I am having a strange issue that I can't seem to make heads or tails of. Any help is greatly appreciated. I'm running RStudio Version 0.99.879 on a Mac Book El Capitan 10.11.3.
Basically I'm trying to make a DocumentTermMatrix for the massive wikipedia corpus. I've parsed the wikipedia xml dump with https://github.com/idio/json-wikipedia and then wrote an R script to parse each wiki article into it's own text file where the name of the file is the name of the wiki article and the content of the file is the content of the article.

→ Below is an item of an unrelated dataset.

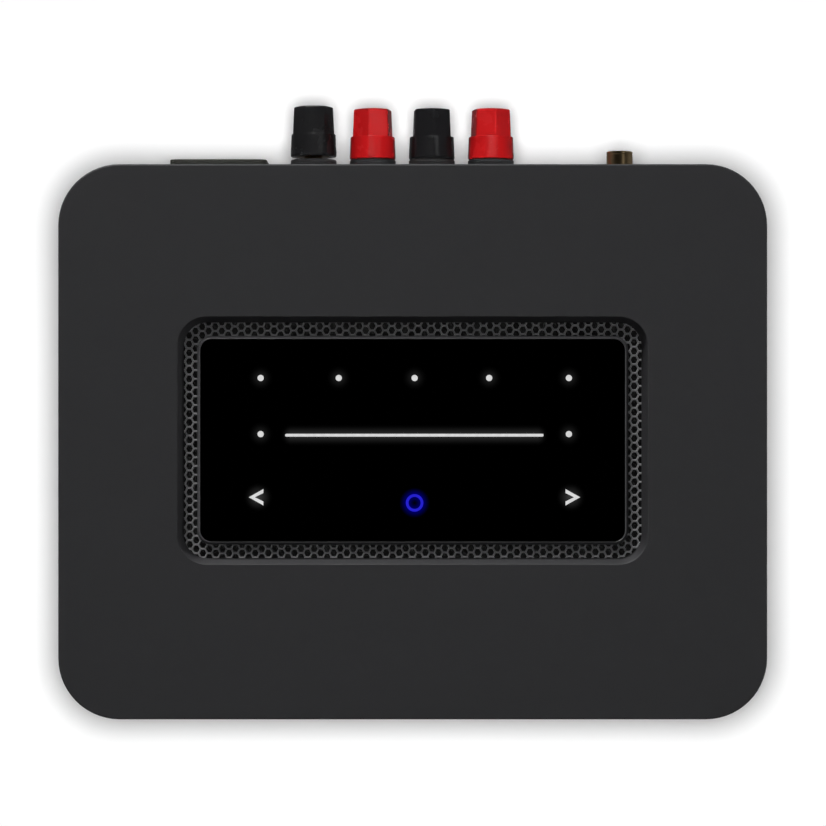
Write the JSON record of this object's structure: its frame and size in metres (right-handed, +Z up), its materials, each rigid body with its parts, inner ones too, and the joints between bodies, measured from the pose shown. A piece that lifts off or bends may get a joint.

So, I have 13 million relatively small .txt files now and I've been trying to incrementally see how many I can make into a DTM.
When I run this with 13,000 articles in the folder called wiki-test it works great:
start <- Sys.time()
w13k <- PCorpus(DirSource("json-wikipedia/wiki-test"),
dbControl = list(dbName = "wiki-test.db", dbType = "DB1"))
Sys.time() - start
#Time difference of 28.637 secs for 13k files
start <- Sys.time()
dtm13k <- DocumentTermMatrix(w13k,
control = list(bounds = list(global = c(1, length(w13k)*.5)), # so that it only consider terms that appear in less than 20% of the documents
weighting =
function(x)
weightTfIdf(x, normalize =
TRUE),
removePunctuation = TRUE,
removeNumbers = TRUE,
stopwords = TRUE , stemming=TRUE
))
Sys.time() - start
#Time difference of 1.288023 mins for 13k files
However, when I try to run it with a larger folder of about 210,000 files, it takes 10 mins and then creates a corpus that doesn't seem to work:
start <- Sys.time()
w210k <- PCorpus(DirSource("json-wikipedia/wiki-articles"),
dbControl = list(dbName = "wiki-test-210k.db", dbType = "DB1"))
Sys.time() - start
#Time difference 10 mins
As you can see, basically the same code, except wiki-articles contains a lot more files.
Then when try to run the same DocumentTermMatrix call, I get:
Error in readSingleKey(con, map, key) :
unable to obtain value for key '-_-_-album-.txt'
In addition: Warning message:
In readKeyMap(filecon) : NAs introduced by coercion to integer range
(-_-_-album.txt is the first article in the corpus)
I was perplexed, so I tried to look at the offending document with w210k[[1]] and got the same error. Then I tried looking at other documents in the corpus (which I know worked in the previous corpus, so it's not the input documents) like w210k[[100000]] and I get the same error:
Error in readSingleKey(con, map, key) :
unable to obtain value for key 'John_Arthur_Roebuck.txt'
In addition: Warning messages:
1: In readKeyMap(filecon) : NAs introduced by coercion to integer range
2: In readKeyMap(filecon) : NAs introduced by coercion to integer range
3: In readKeyMap(filecon) : NAs introduced by coercion to integer range
Notice that it picks up the different (and correct) id for each article, but for some reason can't "obtain a value" for that key. I can't seem to find anything about this in the documentation and when I google that error message, nothing seems to come up.
Any idea what might be causing this? Is there some kind of limit on size? I feel like I've seen people make much bigger DTM's than this with no problem. If size is the problem, any ideas on how to make this huge DTM? I'm going to end up with about 13,000,000 documents, hopefully something like 500,000 terms.
Thanks in advance.